Sur la courte à K, j'ai un problème en N. Une courte à T m'aurait arrêté à la manche, une courte à P m'aurait poussé au chelem.Mais quid de K? J'ai l'as, ce qui est une bonne chose. Mais le reste est perdu. C'est dommage, AD10 cinquièmes auraient été tellement utiles en face de 3 petites. J'ai donc réévalué ma main à 14DH (11H et 3D pour les deux doubletons et le neuvième atout) et je me suis arrêté à la manche. Mais je n'étais pas loin de taper 5C, qui nous aurait amené au chelem. 

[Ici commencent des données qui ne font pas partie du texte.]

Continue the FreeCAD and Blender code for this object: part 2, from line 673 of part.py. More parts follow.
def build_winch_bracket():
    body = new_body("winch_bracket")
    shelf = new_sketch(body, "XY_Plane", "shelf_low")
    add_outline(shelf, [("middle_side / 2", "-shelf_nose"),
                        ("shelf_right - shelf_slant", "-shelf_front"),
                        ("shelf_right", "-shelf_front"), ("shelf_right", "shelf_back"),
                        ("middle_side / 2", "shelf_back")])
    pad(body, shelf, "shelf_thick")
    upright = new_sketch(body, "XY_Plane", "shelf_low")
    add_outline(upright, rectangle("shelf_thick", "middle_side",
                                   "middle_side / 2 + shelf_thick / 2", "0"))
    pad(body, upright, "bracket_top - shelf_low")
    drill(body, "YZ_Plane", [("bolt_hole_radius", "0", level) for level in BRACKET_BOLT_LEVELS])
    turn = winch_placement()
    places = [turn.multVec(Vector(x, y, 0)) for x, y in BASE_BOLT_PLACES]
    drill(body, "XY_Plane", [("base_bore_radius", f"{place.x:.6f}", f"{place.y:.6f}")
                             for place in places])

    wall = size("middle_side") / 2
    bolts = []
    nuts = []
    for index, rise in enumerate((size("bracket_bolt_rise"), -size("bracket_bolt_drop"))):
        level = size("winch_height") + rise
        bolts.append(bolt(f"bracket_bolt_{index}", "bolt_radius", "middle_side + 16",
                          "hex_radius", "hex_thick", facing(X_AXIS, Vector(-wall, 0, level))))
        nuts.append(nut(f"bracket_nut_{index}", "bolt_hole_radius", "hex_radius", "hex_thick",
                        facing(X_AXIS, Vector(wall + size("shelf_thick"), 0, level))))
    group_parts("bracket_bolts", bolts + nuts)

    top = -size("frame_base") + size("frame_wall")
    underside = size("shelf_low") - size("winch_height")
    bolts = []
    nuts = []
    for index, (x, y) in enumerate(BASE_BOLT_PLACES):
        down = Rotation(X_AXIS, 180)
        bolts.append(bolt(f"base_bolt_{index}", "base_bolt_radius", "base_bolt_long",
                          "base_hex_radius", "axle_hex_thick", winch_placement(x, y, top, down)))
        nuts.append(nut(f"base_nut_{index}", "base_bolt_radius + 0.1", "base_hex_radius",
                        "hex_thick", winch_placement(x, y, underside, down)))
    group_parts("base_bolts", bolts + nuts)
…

Alors le chelem chute sur entame de l'as de C suivi d'un retour atout. D'accord, mais il faut le trouver.  Richard, sur 4C, a préféré entamer pique et nous avons réalisé 12 levées. 
Quel rapport avec le Muiderberg, me direz-vous?  Simplement qu'E peut tuer toute velléité adverse en ouvrant de 2P. S va dire 3C, N va conclure à 4 et tout le monde sera content. 
C'est le grand avantage de cette convention: elle prend beaucoup de bidding space et se présente plus souvent que le 2 majeur faible classique. 
Ces avantages se retrouvent sur la donne suivante, la 11. Là, c'est nous qui avons failli empêcher les adversaires de trouver le chelem après des enchères dignes d'un combat de boxe.
Donne 11
Dlr: S
Vul: None
5
D643
964
108763
AV763
R10
RV105
RV
94
AV982
A2
AD54
RD1082
75
D873
92
S    W    N    E
2P   2SA  3T*  X
3K   X    -   3P

-    3SA  -   6SA**
*Relais non forcing pour jouer 3T ou 3K. Je reconnais que c'était osé, 3K X auraient été une catastrophe. Mais en pratique c'est rare que l'utilisation du Muiderberg mène à de réelles débâcles. Les contre à ce niveau sont généralement d'appels et la plupart des paires ne parviennent pas à punir un 3 mineur.
**L'effet.barrage du Muiderberg n'a pas fonctionné cette fois-ci. Mais tout le monde n'a pas la qualité de Georges Babikow, et beaucoup de paires risquent de s'arrêter à 3SA.
Le chelem gagne: on donne la dame de C et le singleton P de N l'empêche de redonner la main à son partenaire. Au total, on fait 1 P, 4 C, 3 K avec l'impasse et 4 T.